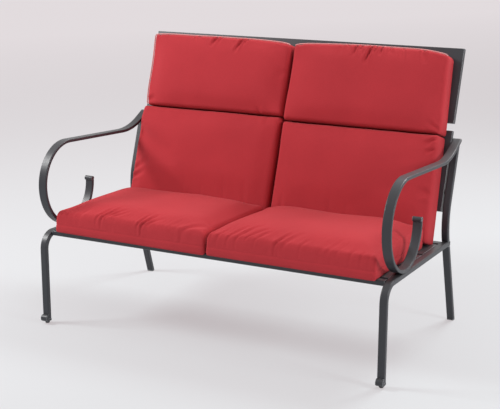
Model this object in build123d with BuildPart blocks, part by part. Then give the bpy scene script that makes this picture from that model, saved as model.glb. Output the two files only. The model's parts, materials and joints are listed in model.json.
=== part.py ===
from build123d import *
from math import cos, radians, sin, tan
import os

# Patio loveseat: two scroll-arm side frames in steel tube, joined by rails and folded steel
# panels, with two loose high-back cushions. Lengths are millimetres, angles degrees.
# In the side view, Y is counted backwards from the front face of the front legs. The planes
# below then move everything so that the origin is on the floor under the middle of the seat.

os.makedirs("parts", exist_ok=True)

# Overall sizes
overall_width = 1254
seat_frame_height = 315
back_top_rise = 514

# Tubes and bars
tube_width = 24
tube_depth = 17
tube_wall = 1.5
tube_corner = 3.5
arm_width = 30
arm_depth = 11
arm_corner = 3

# Front leg, side rail and their bend
leg_bend_radius = 52
rail_slope = 1.6

# Rear post and rear leg, which share one knee
knee_setback = 573
knee_rise = 57
knee_radius = 222
recline = 19
leg_splay = 18
trim_run = 40

# Scroll arm
arm_front = 9
arm_shoulder_radius = 137
arm_belly_radius = 150
arm_curl_radius = 122
arm_curl_rise = 6
arm_rest_slope = 3.7
arm_dip_radius = 260
arm_rise_slope = 27
arm_rise_run = 43
arm_seat_gap = 0.2

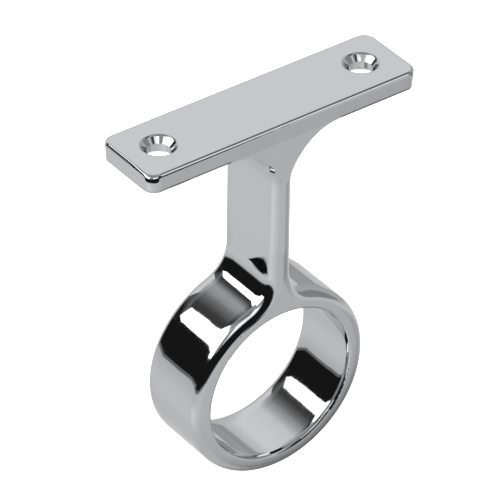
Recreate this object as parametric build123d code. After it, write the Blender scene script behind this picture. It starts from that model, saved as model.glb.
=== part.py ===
"""Tube centre support, one chrome-plated casting: a screw plate, a flared stem and a ring for the tube.

Frame: the screw plate's top face is z = 0 and faces up, the plate runs along X, the tube runs along Y.
"""
from build123d import *
import math
import os

os.makedirs("parts", exist_ok=True)

# Ring that carries the tube, with a rounded lip at both mouths of its bore
tube_diameter = 25.0
tube_play = 0.5
ring_wall = 2.85
axis_drop = 46.7
lip_front = 0.35
lip_back = 0.9

# Screw plate, its sides leaning in by the draft of the casting
plate_length = 47.8
plate_width = 12.5
plate_thickness = 3.0
plate_corner = 2.0
plate_edge = 0.55
plate_draft = 3.0

# Stem between plate and ring
stem_thickness = 3.5
flare_radius = 8.0
blend_radius = 5.5
front_rounding = 1.65
back_rounding = 0.8

# Two screw holes, countersunk from both faces
screw_spacing = 36.0
screw_clearance = 3.5
screw_head = 5.4
countersink_angle = 90.0

bore_radius = (tube_diameter + tube_play) / 2
ring_radius = bore_radius + ring_wall
half_width = plate_width / 2 - plate_thickness * math.tan(math.radians(plate_draft))
half_stem = stem_thickness / 2
plate_middle = -plate_thickness / 2
lowest = -axis_drop - ring_radius


def below(edges, height):
    return [edge for edge in edges if edge.center().Z < height - 0.01]


# Stem and solid ring, joined by a concave blend on each side
with BuildPart() as stem:
    with BuildSketch(Plane.XZ.offset(-half_width)):
        with Locations((0, -axis_drop)):
            Circle(ring_radius)
        with Locations((0, (plate_middle - axis_drop) / 2)):
            Rectangle(stem_thickness, axis_drop + plate_middle)
    extrude(amount=2 * half_width)
    fillet(below(stem.edges().filter_by(Axis.Y), plate_middle), blend_radius)

    # The front outline is well rounded, the back outline only slightly
    front_face = stem.faces().sort_by(Axis.Y)[0]
    fillet(below(front_face.edges(), plate_middle), front_rounding)
    back_face = stem.faces().sort_by(Axis.Y)[-1]
    fillet(below(back_face.edges(), plate_middle), back_rounding)

    # Flare under the plate, rolled around the rounded stem on an oversize slab
    slab_margin = flare_radius + 4
    with Locations((0, 0, plate_middle)):
        Box(2 * (half_stem + slab_margin), 2 * (half_width + slab_margin), plate_thickness)
    root_loop = [
        edge
        for edge in stem.edges()
        if abs(edge.center().Z + plate_thickness) < 0.001
        and abs(edge.center().X) < half_stem + 0.01
        and abs(edge.center().Y) < half_width + 0.01
    ]
    fillet(root_loop, flare_radius)

    # Front and back of the flare are flush with the stem and with the plate's lower edges
    with Locations((0, 0, (lowest - 1 + plate_middle) / 2)):
        Box(
            2 * (ring_radius + 1),
            2 * half_width,
            plate_middle - lowest + 1,
            mode=Mode.INTERSECT,
        )

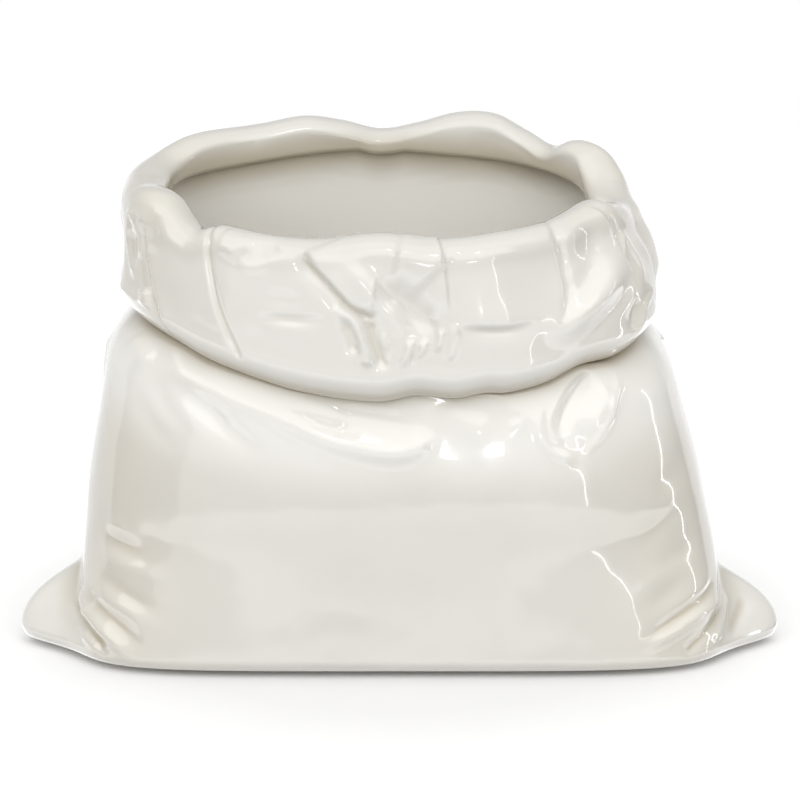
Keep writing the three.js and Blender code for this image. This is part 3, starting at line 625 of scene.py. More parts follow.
def skin_mesh(name: str, grid: np.ndarray, tints: dict[str, np.ndarray], closes: bool) -> bpy.types.Object:
    """Turns a grid of points into a closed skin.

    Args:
        name: Name of the piece.
        grid: Rows of rings of points, in millimetres above the underside of the foot.
        tints: Values for each point, by attribute name.
        closes: Whether the last row joins the first one.

    Returns:
        The piece, smooth shaded, at the origin.
    """
    rows, columns = grid.shape[:2]
    sheet = bmesh.new()
    bmesh.ops.create_grid(sheet, x_segments=columns, y_segments=rows if closes else rows - 1, size=1.0)
    spots = np.array([vert.co[:2] for vert in sheet.verts])
    steps = np.array([columns, rows if closes else rows - 1])
    turn, row = (np.rint((spots + 1) / 2 * steps).astype(int) % [columns, rows]).T
    places = (grid * METRES)[row, turn] + np.array([0, 0, FOOT_HEIGHT])
    layers = {key: sheet.verts.layers.float.new(key) for key in tints}
    for vert, place in zip(sheet.verts, places.tolist()):
        vert.co = place
    for key, layer in layers.items():
        for vert, value in zip(sheet.verts, tints[key][row, turn].tolist()):
            vert[layer] = value
    bmesh.ops.remove_doubles(sheet, verts=sheet.verts, dist=1e-6)
    bmesh.ops.recalc_face_normals(sheet, faces=sheet.faces)
    for face in sheet.faces:
        face.smooth = True
    return finished(name, sheet)


def finished(name: str, shape: bmesh.types.BMesh) -> bpy.types.Object:
    """Returns a shape as a named object at the origin, and frees the shape."""
    mesh = bpy.data.meshes.new(name)
    shape.to_mesh(mesh)
    shape.free()
    piece = bpy.data.objects.new(name, mesh)
    bpy.context.scene.collection.objects.link(piece)
    return piece


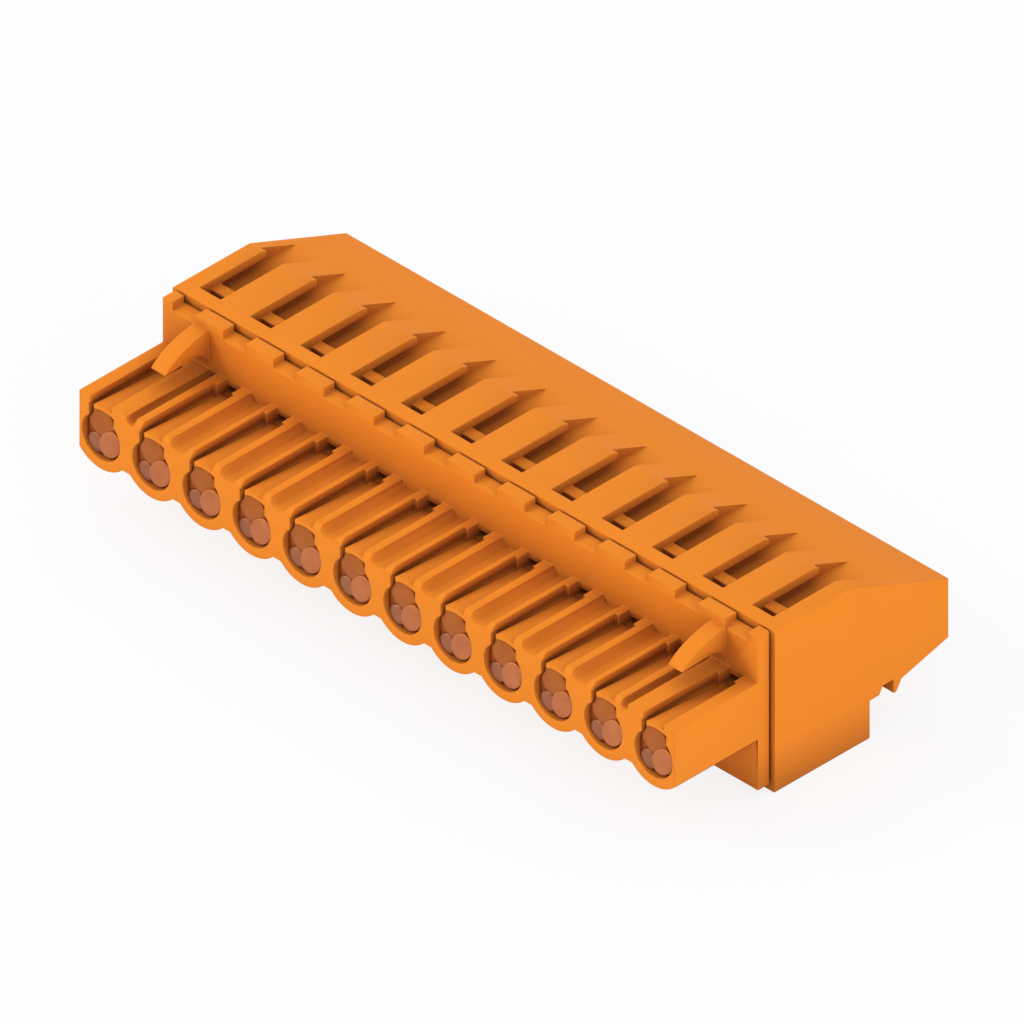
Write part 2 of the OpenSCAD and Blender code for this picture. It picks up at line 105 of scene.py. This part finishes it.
class Shader:
    """A material's node tree with short calls for the nodes used here."""

    def __init__(self, name):
        self.material = bpy.data.materials.new(name)
        self.material.use_nodes = True
        self.nodes = self.material.node_tree.nodes
        self.links = self.material.node_tree.links
        self.bsdf = self.nodes["Principled BSDF"]
        self.output = self.nodes["Material Output"]
        self.place = self.nodes.new("ShaderNodeTexCoord").outputs["Object"]

    def link(self, source, target):
        """Feeds the target from the source."""
        self.links.new(source, target)

    def noise(self, scale, detail, roughness=0.5, stretch=(1, 1, 1)):
        """Noise in object space; scale counts features per metre, stretch lengthens them along an axis."""
        mapping = self.nodes.new("ShaderNodeMapping")
        mapping.inputs["Scale"].default_value = tuple(1 / s for s in stretch)
        self.link(self.place, mapping.inputs["Vector"])
        node = self.nodes.new("ShaderNodeTexNoise")
        node.inputs["Scale"].default_value = scale
        node.inputs["Detail"].default_value = detail
        node.inputs["Roughness"].default_value = roughness
        self.link(mapping.outputs["Vector"], node.inputs["Vector"])
        return node.outputs["Fac"]

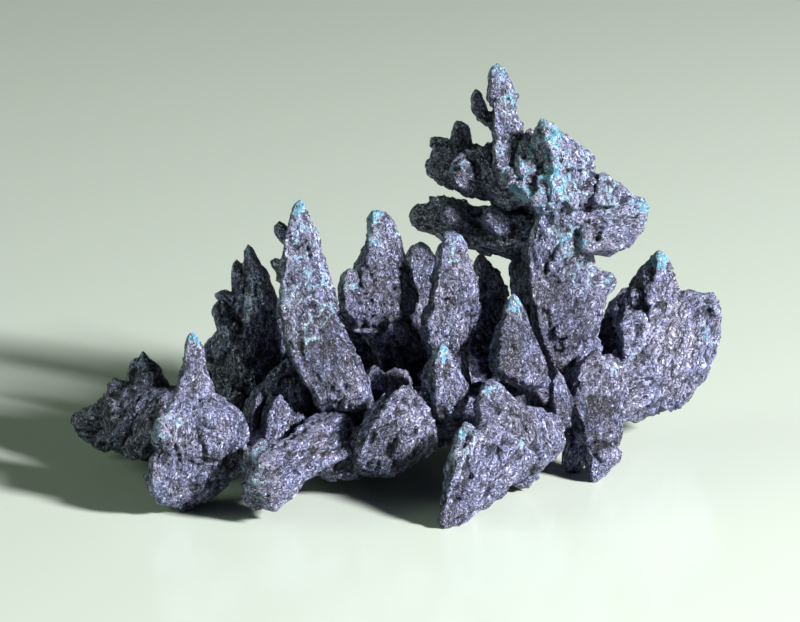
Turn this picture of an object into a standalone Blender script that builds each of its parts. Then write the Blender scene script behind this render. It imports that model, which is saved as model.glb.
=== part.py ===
"""Acanthite: a ridge of intergrown, rough, spiky crystals with a branching tower at its back.

Every crystal is laid out as it is seen from a standing viewpoint in front of the cluster, in millimetres:
each station along a crystal is (across, up, depth, half width, half thickness). A station with no width is
a point. The whole cluster grew together, so all of its crystals are joined in one solid.
"""

import math

import bmesh
import bpy
import numpy as np
from mathutils import Matrix, Vector

MM = 0.001

# The viewpoint: how far it is from the cluster, how far it looks down, and what it looks at.
VIEW_DISTANCE = 450.0
VIEW_PITCH = math.radians(18.0)
VIEW_HEIGHT = 17.8

# A crystal's outline, seen from its tip: (to the side that faces right or down, to the back), each in -1..1.
OUTLINES = {
    "usual": ((1.0, 0.1), (0.55, -0.72), (-0.62, -1.0), (-1.0, 0.15), (-0.5, 0.9), (0.55, 1.0)),
    "flat": ((1.0, 0.1), (0.6, -0.8), (-0.86, -0.96), (-1.0, 0.15), (-0.5, 0.9), (0.55, 1.0)),
    "ridged": ((1.0, 0.05), (0.62, -0.66), (-0.1, -1.0), (-1.0, 0.4), (-0.5, 0.9), (0.55, 1.0)),
    "sided": ((1.0, 0.1), (0.55, -0.75), (-0.5, -1.0), (-1.0, 0.3), (-0.5, 0.9), (0.55, 1.0)),
    "turned": ((1.0, 0.1), (0.85, -0.5), (0.32, -1.0), (-1.0, 0.45), (-0.5, 0.9), (0.55, 1.0)),
    "slanted": ((1.0, 0.35), (0.85, -0.2), (-0.86, -1.0), (-1.0, 0.15), (-0.5, 0.9), (0.55, 1.0)),
}
OUTLINE_OF = {
    "lobe_spike": "ridged", "crown_spike": "ridged", "wing_spike": "ridged", "back_left": "ridged",
    "column": "sided", "rounded_spike_shoulder": "sided", "front_spike": "sided",
    "corner_crystal": "sided", "wing": "turned", "outer_plate": "turned", "inner_plate": "turned",
    "fin_outer": "turned", "left_crystal": "flat", "tall_spike": "flat", "fin": "flat",
    "fin_lobe": "flat", "right_block": "slanted", "front_arm": "slanted", "lobe": "slanted",
    "right_arm": "slanted", "left_crystal_foot": "slanted",
}

STEEP = 0.7              # a crystal that runs sideways less than this share of its rise has level sections
OUTLINE_SPREAD = 0.07    # how far the corners of a crystal stray, as a share of its half width
STATION_SPREAD = 0.05    # the same, from one station to the next
FOOT_TRIM = 0.45         # worn off the lowest points, so that they stand on small flats
MERGE = 0.001            # corners nearer than this after a cut are one corner

RIDGE = {
    "ridge": [
        (-25.0, 5.6, 3.4, 2.6, 3.0), (-21.0, 5.8, 2.0, 3.0, 4.2), (-16.5, 5.6, 2.0, 2.8, 4.4),
        (-11.5, 5.4, 2.0, 2.8, 4.6), (-6.5, 5.6, 2.0, 2.9, 4.6), (-1.5, 6.0, 2.2, 2.9, 4.4),
        (3.0, 6.6, 2.4, 2.9, 4.4), (8.0, 7.0, 2.6, 2.8, 4.4), (12.5, 7.2, 3.6, 2.8, 4.2),
        (17.0, 8.0, 6.4, 2.8, 3.6), (21.0, 9.3, 9.0, 2.9, 3.6), (24.5, 11.0, 12.0, 3.0, 3.2),
    ],
    "column": [
        (16.5, 27.5, 7.0, 3.4, 3.9), (16.0, 25.0, 7.0, 4.0, 4.0), (15.4, 23.0, 7.0, 4.0, 3.9),
        (15.5, 21.0, 7.0, 4.4, 4.0), (15.9, 19.0, 6.6, 4.6, 4.0), (16.0, 17.0, 6.2, 4.3, 3.9),
        (16.1, 14.5, 6.0, 3.6, 3.6), (16.8, 12.0, 6.2, 2.7, 3.1), (17.7, 9.5, 7.0, 2.1, 2.8),
        (18.1, 7.5, 7.4, 2.5, 3.2),
    ],
    "column_plate_high": [
        (19.0, 24.2, 5.2, 0, 0), (18.2, 23.6, 4.8, 1.2, 0.9), (17.0, 22.6, 4.5, 1.9, 1.3),
        (15.8, 20.8, 4.4, 1.9, 1.3), (15.2, 19.4, 4.7, 1.0, 1.0), (15.0, 18.8, 5.0, 0, 0),
    ],
    "column_plate_low": [
        (19.6, 18.4, 4.8, 0, 0), (19.0, 17.8, 4.6, 1.1, 0.9), (18.0, 16.5, 4.0, 1.8, 1.3),
        (16.8, 14.6, 3.7, 1.9, 1.4), (16.3, 13.2, 3.8, 1.2, 1.1), (16.2, 12.4, 4.2, 0, 0),
    ],
}

LEFT_WING = {
    "wing": [
        (-32.9, 5.5, 5.5, 0, 0), (-32.5, 5.55, 5.4, 0.9, 0.8), (-31.5, 5.5, 5.1, 1.7, 1.5),
        (-30.0, 5.6, 4.8, 2.3, 2.2), (-28.8, 5.9, 4.4, 3.0, 2.8), (-27.4, 6.0, 4.0, 3.6, 3.2),
        (-25.0, 5.7, 3.2, 3.8, 4.0), (-21.5, 5.8, 2.0, 3.4, 4.6),
    ],
    "wing_spike": [
        (-25.7, 13.1, 4.5, 0, 0), (-25.7, 12.5, 4.5, 0.45, 0.45), (-25.6, 11.7, 4.4, 1.0, 1.1),
        (-25.5, 10.8, 4.3, 1.55, 1.7), (-25.3, 9.8, 4.1, 2.1, 2.2), (-25.0, 8.5, 3.9, 2.5, 2.6),
        (-24.8, 6.5, 3.5, 2.7, 3.0),
    ],
    "wing_shoulder": [
        (-28.6, 10.2, 4.6, 0, 0), (-28.3, 9.7, 4.6, 0.9, 0.9), (-27.8, 8.6, 4.4, 1.6, 1.6),
        (-27.2, 7.0, 4.0, 2.0, 2.2),
    ],
    "outer_plate": [
        (-25.6, 8.6, 2.6, 0, 0), (-26.4, 7.3, 1.6, 1.1, 1.3), (-27.8, 5.4, 1.2, 1.9, 1.8),
        (-29.4, 3.7, 1.8, 1.3, 1.3), (-30.2, 2.9, 2.2, 0, 0),
    ],
    "inner_plate": [
        (-23.4, 9.4, 0.8, 0, 0), (-24.0, 8.0, 0.0, 1.2, 1.4), (-25.2, 5.4, -0.8, 2.0, 2.2),
        (-26.3, 3.2, -0.4, 1.7, 1.7), (-26.9, 2.0, 0.2, 0, 0),
    ],
}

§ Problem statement
Would you quote everything above from the line containing "Write part 2" down to the line containing "material's node tree"? Include both of those lines and nothing else.

§ Result of the task
Write part 2 of the OpenSCAD and Blender code for this picture. It picks up at line 105 of scene.py. This part finishes it.
class Shader:
    """A material's node tree with short calls for the nodes used here."""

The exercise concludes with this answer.